15 September 2008

Variety Pack

We've got smoked internet links, raw internet links, and not a few rancid internet links today.

  • It's really, really hard not to lead with the Lehman Brothers bankruptcy, which comes from derivative pseudosecurities as a way of life. In other words, the financial markets are finally paying the price for elevating gambling above economics. Keep in mind that the so-called "professional gambler" who actually gets and stays rich engages in one of three kinds of behavior:

    1. Opposing high-risk bets by other players at low cost. A good example of this is the player at the craps table who consistently bets against the shooter
    2. Becoming the house, and thereby reaping the vigorish and house advantage for a highly diverse "portfolio" of bets
    3. Fixing the game (or, as a "derivative action," engaging in kneecap-alteration of big winners)

    It is not coincidental that the two legal grand strategies here involve taking advantage of small arbitrages over a long period of time to create a consistent average return — that is, working with what the system offers instead of trying to alter the system itself.

    This has some interesting, and disturbing, implications for the entertainment industry and its publishing segment. For one thing, it probably denies the existence of any "unified field theory" of publishing profitability based on new products/media in favor of that stodgy standby of the backlist. It also questions distribution models based upon bestsellers.

  • On the piracy front, it's really hard to have much sympathy for publishers suffering from piracy of textbooks. Having edited a few myself, I know all too well how little actually goes into the textbooks themselves... compared to how much goes into various sales efforts for them. And that's not to say that the editorial and production aspects of creating textbooks are easy! But this problem is nothing compared to the CCC going to blanket licenses (HT: Madisonian), with all of the historical problems of the CCC and its foreign affiliates.
  • One must wonder if Google is making us stupid. This is a sad corollary of "Do Westlaw and Lexis make lawyers stupid?" The ability to search on keywords and soundbites can be a wonderful thing, but it's very easy to take much too far... such as the Harvard-educated associate who cited a case against us for a slightly odd standard of review on summary judgment. Had the associate read two paragraphs after the juicy soundbite, she would have seen that the case itself denied that it was really about summary judgment, but instead concerned a bench trial on a written record — which did indeed have the standard of review so ardently desired, but did not resemble the matter before us.

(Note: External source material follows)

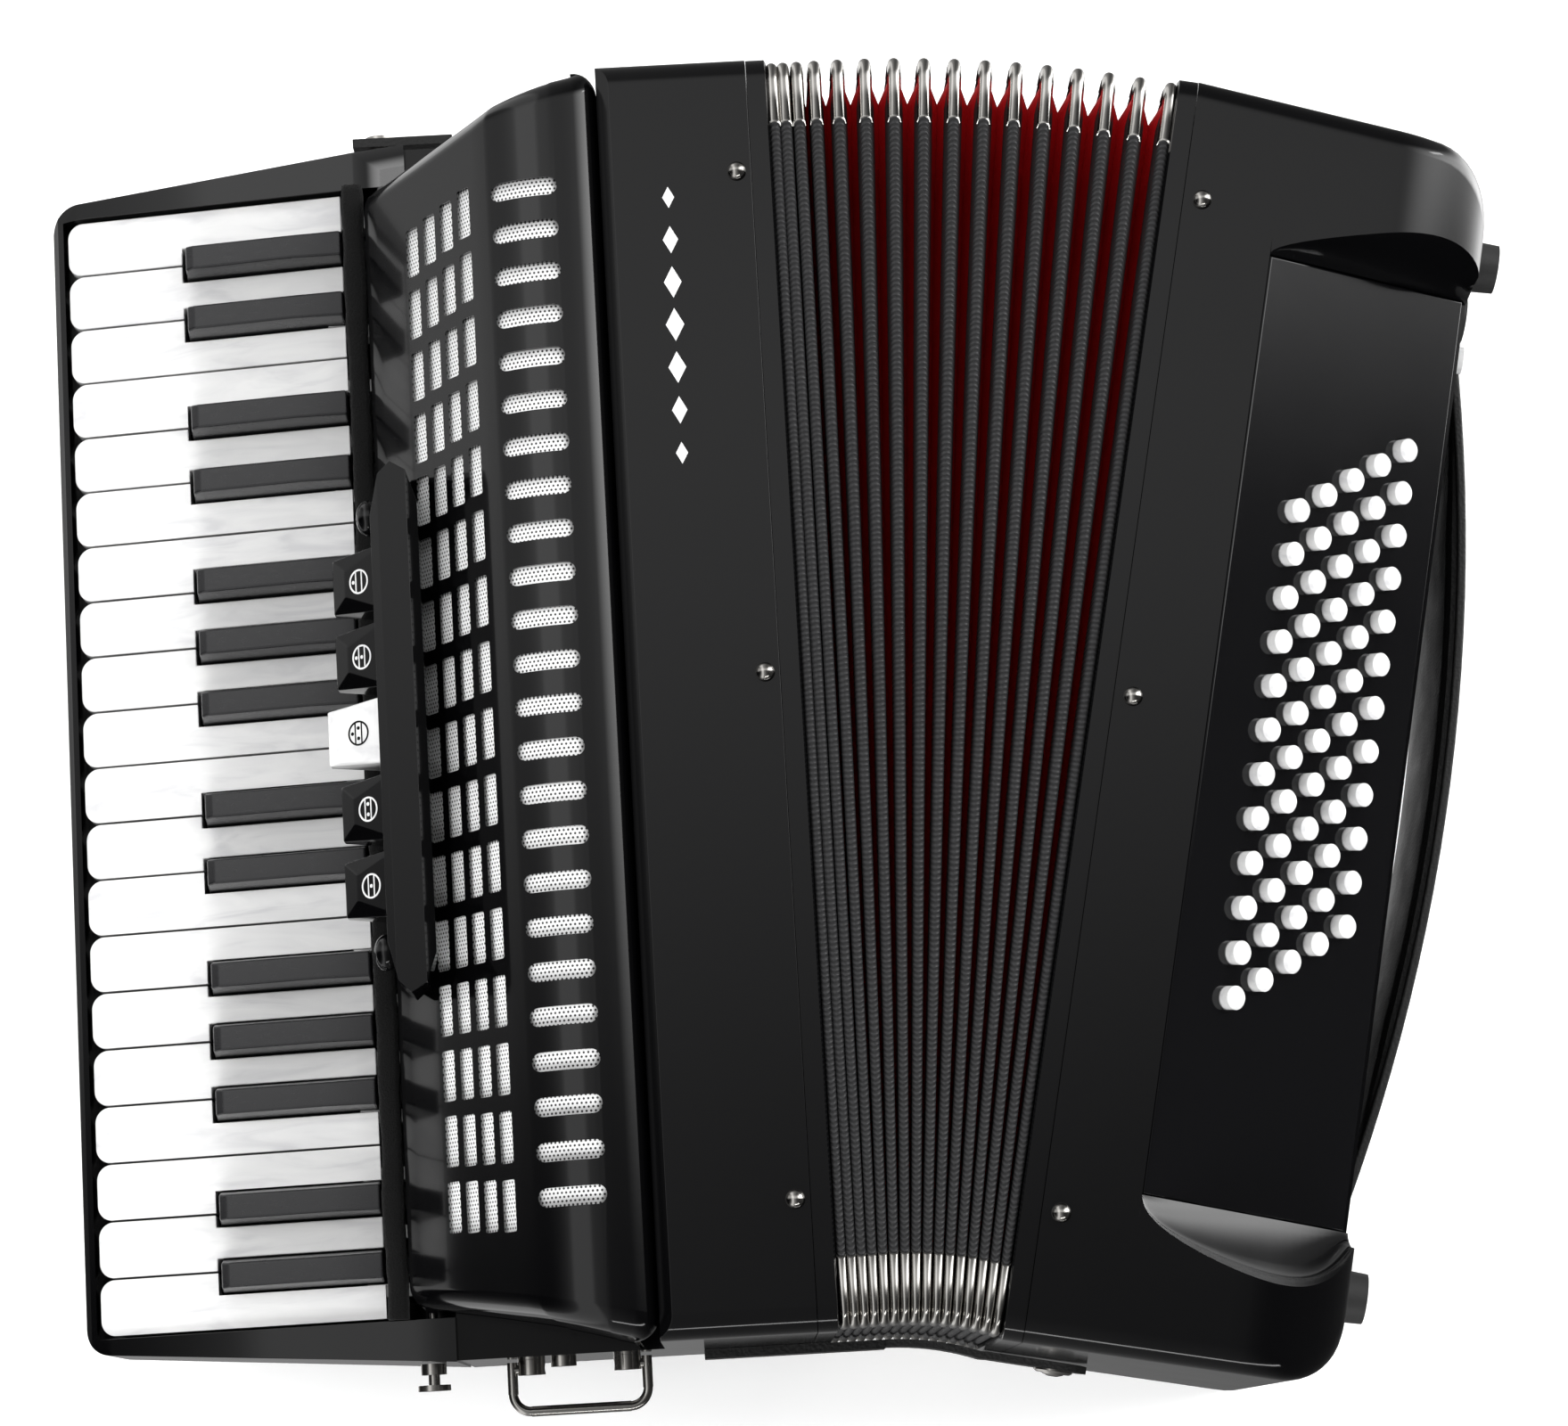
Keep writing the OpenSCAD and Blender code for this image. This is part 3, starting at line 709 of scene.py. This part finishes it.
def grille_stations():
    """The cover's profile from the keyboard to the front block: (x, z, half length)."""
    x0, x1, top = GRILLE0.x, GRILLE1.x, GRILLE1.z
    r = 37 * MM
    cx, cz = x0 + 68 * MM, top - r
    foot = Vector((x0 + 0.5 * MM, top - 71.2 * MM))
    knee = Vector((cx + r * math.cos(math.radians(130)), cz + r * math.sin(math.radians(130))))
    points = [(x0 + 0.2 * MM, top - 73 * MM)]
    points += [tuple(foot.lerp(knee, i / 10)) for i in range(11)]
    points += [(cx + r * math.cos(math.radians(a)), cz + r * math.sin(math.radians(a)))
               for a in range(127, 88, -3)]
    points += [(x1 - 7.5 * MM, top - 0.8 * MM), (x1 - 4.5 * MM, top - 1.9 * MM),
               (x1 - 2 * MM, top - 3.6 * MM), (x1 - 0.6 * MM, top - 5.8 * MM), (x1, top - 9 * MM)]
    return [(x, z, (188 + 16 * ((x - x0) / (x1 - x0)) ** 1.15) * MM) for x, z in points]


def grille_cover():
    """The cover as a smooth skin with round ends, slotted like the real one."""
    stations = grille_stations()
    floor_z = GRILLE0.z
    r = 8 * MM
    verts, faces = [], []
    turns = 8
    for i, (x, z, half) in enumerate(stations):
        before, after = stations[max(i - 1, 0)], stations[min(i + 1, len(stations) - 1)]
        tangent = Vector((after[0] - before[0], after[1] - before[1])).normalized()
        normal = Vector((-tangent.y, tangent.x))
        row = []
        for side in (-1, 1):
            arc = []
            for j in range(turns + 1):
                a = math.radians(90 * j / turns)
                sink = r * (1 - math.cos(a))
                arc.append((x - normal.x * sink, side * (half - r + r * math.sin(a)),
                            z - normal.y * sink))
            arc.append((arc[-1][0], arc[-1][1], min(floor_z, arc[-1][2])))
            row += arc[::-1] if side < 0 else arc
        verts += row
    n = 2 * (turns + 2)
    for i in range(len(stations) - 1):
        for j in range(n - 1):
            faces.append((i * n + j, i * n + j + 1, (i + 1) * n + j + 1, (i + 1) * n + j))
    obj = make("grille_cover", verts, faces, "lacquer")
    recompute_outside(obj.data)
    thick = obj.modifiers.new("thick", "SOLIDIFY")
    thick.thickness = 1.3 * MM
    thick.offset = -1
    flatten(obj)
    cutter = slot_cutter()
    cut = obj.modifiers.new("slots", "BOOLEAN")
    cut.object = cutter
    cut.operation = "DIFFERENCE"
    cut.solver = "EXACT"
    flatten(obj)
    bpy.data.objects.remove(cutter)
    fair(obj, 30)
    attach(obj, TREBLE)
    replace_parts(obj, "treble_grille")


def prism(verts, faces, outline, z0, z1):
    """Adds an upright block with the given outline."""
    base = len(verts)
    n = len(outline)
    verts += [(x, y, z0) for x, y in outline] + [(x, y, z1) for x, y in outline]
    faces.append(tuple(base + i for i in reversed(range(n))))
    faces.append(tuple(base + n + i for i in range(n)))
    for i in range(n):
        j = (i + 1) % n
        faces.append((base + i, base + j, base + n + j, base + n + i))


def rounded(x0, y0, x1, y1, r, per_corner=5):
    """The outline of a rectangle with round corners."""
    points = []
    for cx, cy, start in ((x1 - r, y1 - r, 0), (x0 + r, y1 - r, 90), (x0 + r, y0 + r, 180),
                          (x1 - r, y0 + r, 270)):
        for i in range(per_corner + 1):
            a = math.radians(start + 90 * i / per_corner)
            points.append((cx + r * math.cos(a), cy + r * math.sin(a)))
    return points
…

    My point is that Google, and other keyword-indexing ("KWIC"-like) systems, do not substitute for actually reading the material in context. There's a darned good reason that reputable publishers do not just use a KWIC-generation system to create indices to even trade books, let alone scholarly books. The 'net hasn't picked up on that yet.

  • Unlike virtually every other blawg out there, I'm not going to link to the Tina-Fey-as-Sarah-Palin performance. Instead, I think Roger Ebert has a better take: Sarah Palin is the American Idol candidate. Given my disdain for AI, my approval of that view shouldn't surprise anyone... particularly given her support of book-banning. At least she hasn't (yet) supported the ultimate means of censorship, although that's far from unusual for her party. Instead, consider this pseudocountry commentary.
  • Mad politicians. Mad scientists. No implications here.
  • David Foster Wallace ended his authorial run in permanent fashion. His novels were certainly worth reading, but also reflected the "ghetto walls problem" common to contemporary commercial publishing: They were not what they could, and should, have been because the publishing industry wouldn't have known what to do with them. Instead, they were constrained by publishing-category limitations and an unwillingness to assimilate all of their implications, both thematically and otherwise. His use of language, though, was always interesting. And certainly more interesting than one typically finds in the Booker Prizes, which someone is finally criticizing for their historical oversights.